What you need to do: A precise retyping is required of every line from the one containing "Keep writing the" down to the one containing "return 0.5 *", both included, and of no other line.

[CAD and scene scripts]
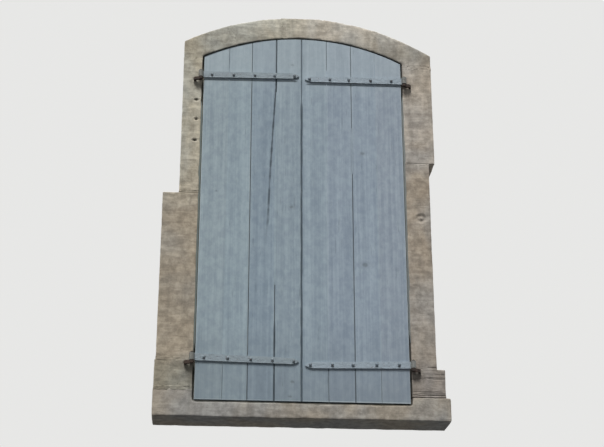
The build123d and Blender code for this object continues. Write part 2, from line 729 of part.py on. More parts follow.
def surround_pieces():
    pieces = {"sill_stone": sill(), "keystone": keystone()}
    for side in (LEFT, RIGHT):
        for name, width, bottom, top in jamb_courses(side):
            pieces[f"{side}_jamb_{name}"] = jamb_stone(side, width, bottom, top)
        pieces[f"{side}_springer"] = springer(side)
        pieces[f"{side}_voussoir"] = voussoir(side)
        for name, height, _ in strap_lines(side):
            pieces[f"{name}_{side}_pintle"] = pintle(side, height)
    joints = mortar_beds(LEFT) + mortar_beds(RIGHT) + mortar_radials()
    pieces["mortar_joints"] = Compound(children=joints)
    pieces["lower_keeper"] = keeper_stem(LEFT)
    pieces["upper_keeper"] = keeper_stem(RIGHT)
    return pieces


def leaf_pieces(side):
    pieces = {f"{side}_board_{i + 1}": board for i, board in enumerate(boards(side))}
    heights = ledge_heights(side)
    for name, height in heights.items():
        pieces[f"{side}_{name}_ledge"] = ledge(side, height)
    half = LEDGE_WIDTH / 2
    pieces[f"{side}_upper_brace"] = brace(side, heights["middle"] + half, heights["upper"] - half)
    pieces[f"{side}_lower_brace"] = brace(side, heights["lower"] + half, heights["middle"] - half)
    for name, height, slope in strap_lines(side):
        pieces[f"{name}_{side}_strap"] = strap(side, height, slope)
    rivets = at_rivets(side, rivet(), LEAF_FRONT - STRAP_THICKNESS)
    pieces[f"{side}_strap_rivets"] = Compound(children=rivets)
    pieces[f"{side}_strap_roves"] = Compound(children=at_rivets(side, rove(), LEDGE_INNER))
    return pieces


def lock_pieces():
    pieces = {f"{name}_rod_bearing": rod_bearing(z) for name, z in ledge_heights(RIGHT).items()}
    bottom, top = rod_ends()
    pieces["lower_claw"] = claw(bottom)
    pieces["upper_claw"] = claw(top - CLAW_THICKNESS)
    pieces["turning_rod"] = rod()
    pieces["rod_handle"] = handle()
    pieces["handle_pin"] = handle_pin()
    pieces["handle_catch"] = handle_catch()
    return pieces


def main():
    os.makedirs("parts", exist_ok=True)
    pieces = surround_pieces() | leaf_pieces(LEFT) | leaf_pieces(RIGHT) | lock_pieces()
    for name, piece in pieces.items():
        export_step(piece, f"parts/{name}.step")
    print(len(pieces), "nodes, hinge axes at x", HINGE_X, -HINGE_X, "y", HINGE_Y)
    print("rod axis", ROD_X, ROD_Y, "handle pivot height", HANDLE_Z, "rod from", rod_ends())


main()
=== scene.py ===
# %% [markdown]
# # A pair of plank shutters in their dressed stone surround
#
# The real thing is a joiner's and a mason's work: softwood boards clenched to ledges, hung on
# forged straps, closed in a surround of limestone. The boards, irons and stones come from the
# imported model, in metres, in the frame in which they were drawn. This file adds what hands, paint
# and weather did.

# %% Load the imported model
import math

import bmesh
import bpy
import numpy as np
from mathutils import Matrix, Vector, noise
from mathutils.bvhtree import BVHTree


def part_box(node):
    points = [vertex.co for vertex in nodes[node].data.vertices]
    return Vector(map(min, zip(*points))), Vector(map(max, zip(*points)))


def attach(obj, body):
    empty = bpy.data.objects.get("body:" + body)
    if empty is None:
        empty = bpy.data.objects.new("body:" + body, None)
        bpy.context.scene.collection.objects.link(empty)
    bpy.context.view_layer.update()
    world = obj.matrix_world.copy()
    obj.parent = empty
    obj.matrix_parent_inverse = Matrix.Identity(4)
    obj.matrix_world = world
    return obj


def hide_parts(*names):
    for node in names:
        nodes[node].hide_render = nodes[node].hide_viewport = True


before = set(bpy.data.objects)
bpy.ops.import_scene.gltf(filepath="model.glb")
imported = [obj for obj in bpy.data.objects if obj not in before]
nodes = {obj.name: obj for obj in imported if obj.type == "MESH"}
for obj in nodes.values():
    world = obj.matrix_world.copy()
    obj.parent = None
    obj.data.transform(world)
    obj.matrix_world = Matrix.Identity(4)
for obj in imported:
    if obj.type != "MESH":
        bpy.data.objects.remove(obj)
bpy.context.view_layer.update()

# %% [markdown]
# ## Camera
#
# The window is seen from the street, from below and a little from its left. The standpoint was
# worked out in the part's own frame, so the camera is placed by numbers, and a long lens brings
# the window up to the frame's height without a shift.

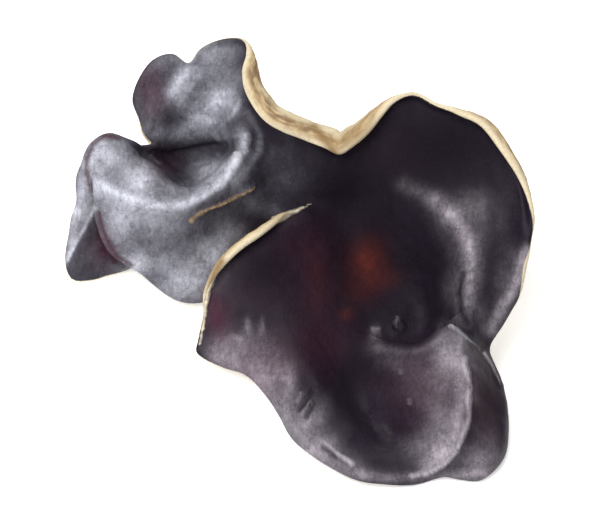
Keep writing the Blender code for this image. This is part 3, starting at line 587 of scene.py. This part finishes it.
def unit(vectors):
    """Vectors made one long."""
    return vectors / np.maximum(np.linalg.norm(vectors, axis=1), 1e-9)[:, None]


def plate_kernel(places, pins):
    """How much a pin bends a thin plate at each flat place."""
    squared = ((places[:, None, :] - pins[None, :, :]) ** 2).sum(axis=2)
    return 0.5 * squared * np.log(squared + 1e-12)


def bent_plate(flat, held):
    """The thin plate that bends through pins: a function from flat places to pattern axes."""
    count = len(flat)
    system = np.zeros((count + 3, count + 3))
    system[:count, :count] = plate_kernel(flat, flat) + PLATE_SOFTNESS * np.eye(count)
    system[:count, count] = 1.0
    system[:count, count + 1:] = flat
    system[count:, :count] = system[:count, count:].T
    target = np.zeros((count + 3, 3))
    target[:count] = held
    pull, level, slope = np.split(np.linalg.solve(system, target), (count, count + 1))
    return lambda places: plate_kernel(places, flat) @ pull + level + places @ slope


def pins_of(names):
    """The flat and the bent places of every station and fold of the named parts."""
    chosen = [row[:3] + (row + (0,))[5:6] for name, *rows in MARGIN if name in names for row in rows]
    chosen += [(row + (0,))[:4] for name, *rows in FOLDS if name in names for row in rows]
    held = tilted([seen(*row[:3]) for row in chosen], PATTERN_TILT)
    flat = held[:, :2].copy()
    flat[:, 0] += [row[3] for row in chosen]
    return flat, held


def bent_body():
    """The function from flat places to body points."""
    front = bent_plate(*pins_of(("front", "neck")))
    left = bent_plate(*pins_of(("left", "neck", "fold")))
    flap = bent_plate(*pins_of(("flap", "fold")))

    def bend(places):
        width = np.interp(places[:, 0], NECK_BLEND_ACROSS, NECK_BLEND_WIDTHS)
        in_front = ramp(side_of(NECK_LINE, places), -width, width)[:, None]
        in_flap = right_of(SLIT_LINE, places, SLIT_BLEND)[:, None]
        beside = in_flap * flap(places) + (1.0 - in_flap) * left(places)
        return tilted(in_front * front(places) + (1.0 - in_front) * beside, -PATTERN_TILT)

    return bend


def run_along(points):
    """How far along their line each of the points lies."""
    return np.concatenate(([0.0], np.cumsum(np.linalg.norm(np.diff(points, axis=0), axis=1))))


def closed_curve(stations, step):
    """A closed smooth curve through the stations, in even steps along its first three columns."""
    stations = np.asarray(stations, float)
    fine = []
    for i in range(len(stations)):
        a, b, c, d = (stations[(i + k) % len(stations)] for k in (-1, 0, 1, 2))
        for t in np.linspace(0.0, 1.0, CURVE_STEPS, endpoint=False):
            bow = 2.0 * b + (c - a) * t + (2.0 * a - 5.0 * b + 4.0 * c - d) * t * t
            fine.append(0.5 * (bow + (3.0 * b - a - 3.0 * c + d) * t ** 3))
    closed = np.array(fine + fine[:1])
    run = run_along(closed[:, :3])
    at = np.linspace(0.0, run[-1], int(round(run[-1] / step)), endpoint=False)
    return np.column_stack([np.interp(at, run, column) for column in closed.T])


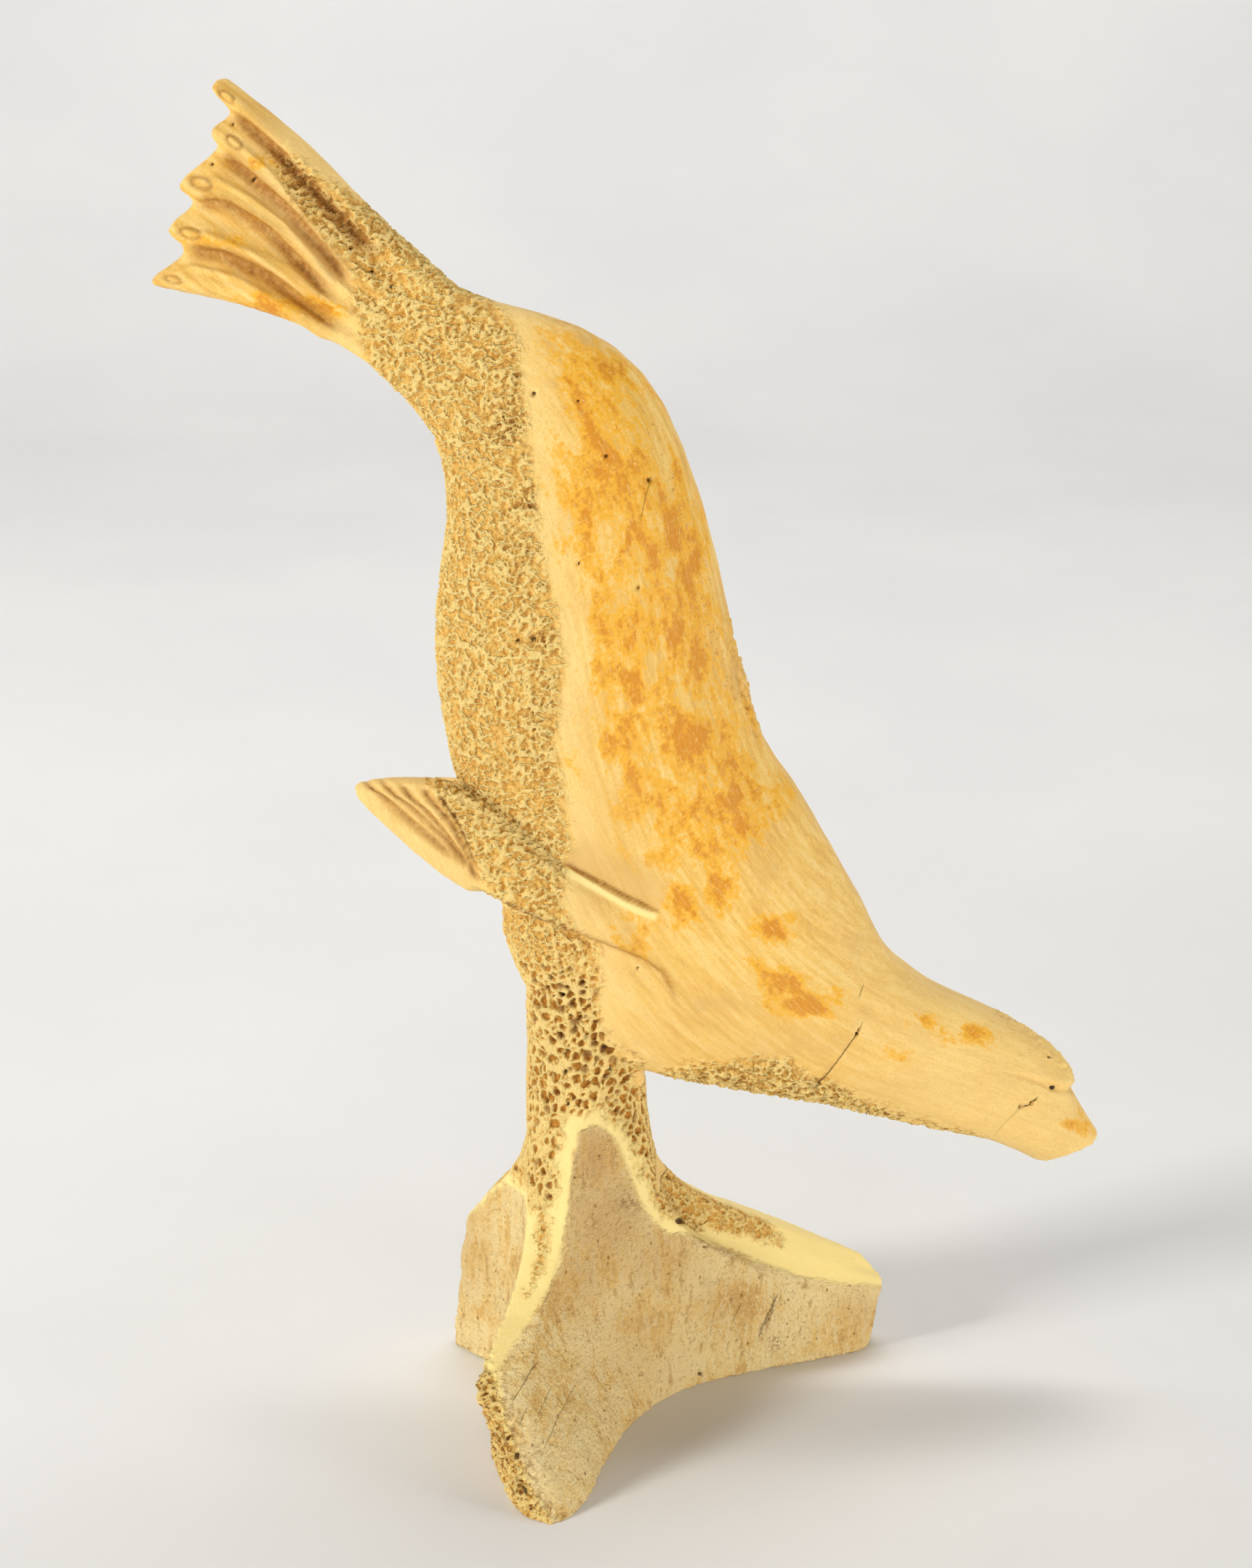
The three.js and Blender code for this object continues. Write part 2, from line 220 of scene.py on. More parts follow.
# Fine dark cracks and how dark each is
CRACKS = [
    ([(1190, 1400), (1179, 1422), (1150, 1462), (1132, 1485), (1112, 1508)], 0.7),
    ([(1189, 1352), (1181, 1373)], 0.35),
    ([(1429, 1508), (1416, 1521), (1398, 1524)], 1.0),
    ([(1408, 1521), (1385, 1541), (1364, 1564)], 0.2),
    ([(898, 650), (889, 680), (880, 722)], 0.3),
    ([(1072, 1776), (1056, 1812), (1040, 1846)], 0.75),
    ([(1047, 1832), (1062, 1806), (1066, 1776)], 0.4),
    ([(744, 1868), (722, 1900), (703, 1931)], 0.7),
    ([(796, 1895), (770, 1945), (744, 2000)], 0.35),
    ([(727, 1932), (713, 1964)], 0.4),
    ([(1012, 1902), (1070, 1880)], 0.35),
    ([(1110, 1800), (1098, 1838)], 0.5),
    ([(1138, 1790), (1120, 1836)], 0.4),
    ([(1168, 1800), (1156, 1832)], 0.35),
    ([(1020, 1790), (1006, 1822)], 0.4),
    ([(760, 1905), (738, 1950)], 0.4),
    ([(985, 1795), (975, 1840)], 0.25),
]

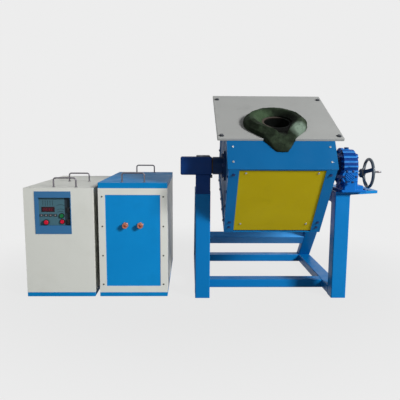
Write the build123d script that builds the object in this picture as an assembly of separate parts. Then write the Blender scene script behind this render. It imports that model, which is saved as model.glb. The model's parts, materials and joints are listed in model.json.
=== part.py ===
from build123d import *
from math import acos, atan2, cos, degrees, hypot, radians, sin, tan
import os

# Hand-tilted induction melting furnace with its power cabinet and its transformer cabinet.
# X runs to the right, Y to the back and Z up. The origin lies on the floor, in the middle of
# the underside of the tilting frame's front cross bar.

# Tilting frame
frame_width = 780.0
post_side = 75.0
post_wall = 4.0
post_height = 538.0
beam_width = 75.0
beam_height = 45.0
beam_wall = 3.0
tube_corner = 5.0
base_length = 845.0
front_bar_setback = 183.0
brace_angle = 46.4
upper_bar_height = 180.0

# Shelf of the tilting gearbox
shelf_thickness = 15.0
shelf_overhang = 165.0
shelf_depth = 400.0
shelf_corner_cut = 75.0

# Trunnion axis and the tilt in which the furnace stands
pivot_height = 680.0
rest_tilt = 24.5
journal_radius = 25.0
running_clearance = 0.05
side_clearance = 1.0
journal_end_gap = 2.0

# Left trunnion bearing
pedestal_step = 1.0
housing_height = 90.0
housing_outer_reach = 75.0
housing_inner_reach = 5.0
housing_corner = 8.0
bush_wall = 6.0
bush_length = 95.0
bush_flange_radius = 40.0
bush_flange_thickness = 5.0
bearing_cap_width = 68.0
bearing_cap_depth = 60.0
bearing_cap_height = 7.0
lock_bolt_across = 14.0
lock_bolt_length = 11.0
lock_bolt_drop = 54.0

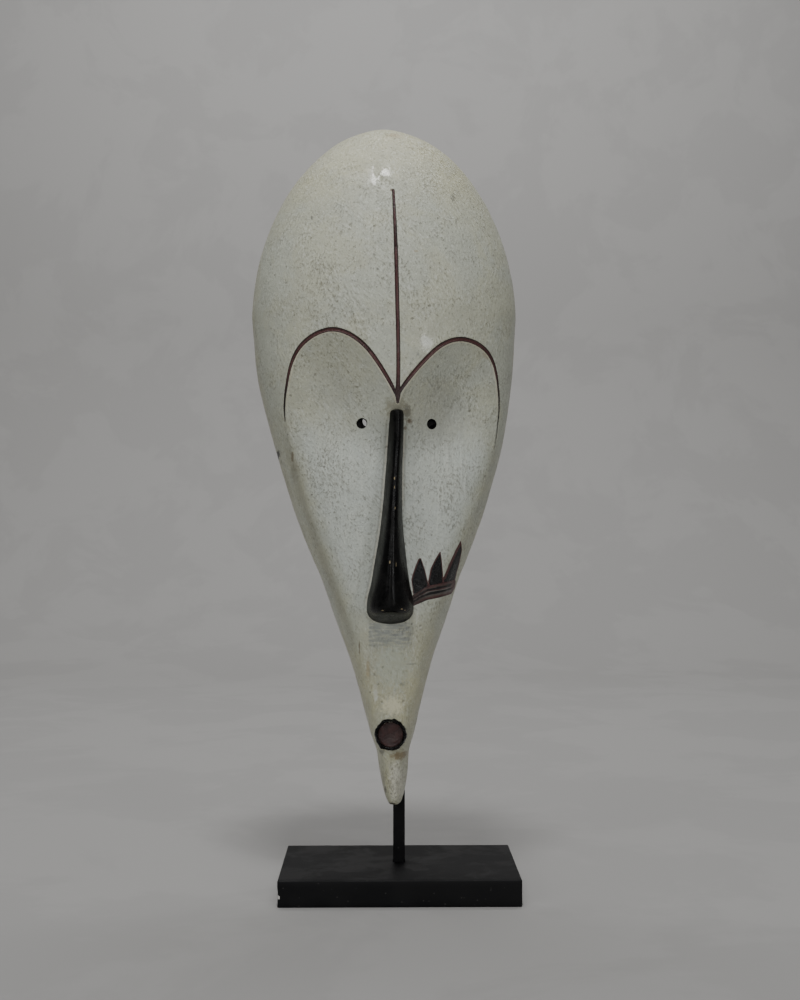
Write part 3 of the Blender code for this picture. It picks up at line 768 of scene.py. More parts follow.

Expected answer:
Keep writing the Blender code for this image. This is part 3, starting at line 587 of scene.py. This part finishes it.
def unit(vectors):
    """Vectors made one long."""
    return vectors / np.maximum(np.linalg.norm(vectors, axis=1), 1e-9)[:, None]


def plate_kernel(places, pins):
    """How much a pin bends a thin plate at each flat place."""
    squared = ((places[:, None, :] - pins[None, :, :]) ** 2).sum(axis=2)
    return 0.5 * squared * np.log(squared + 1e-12)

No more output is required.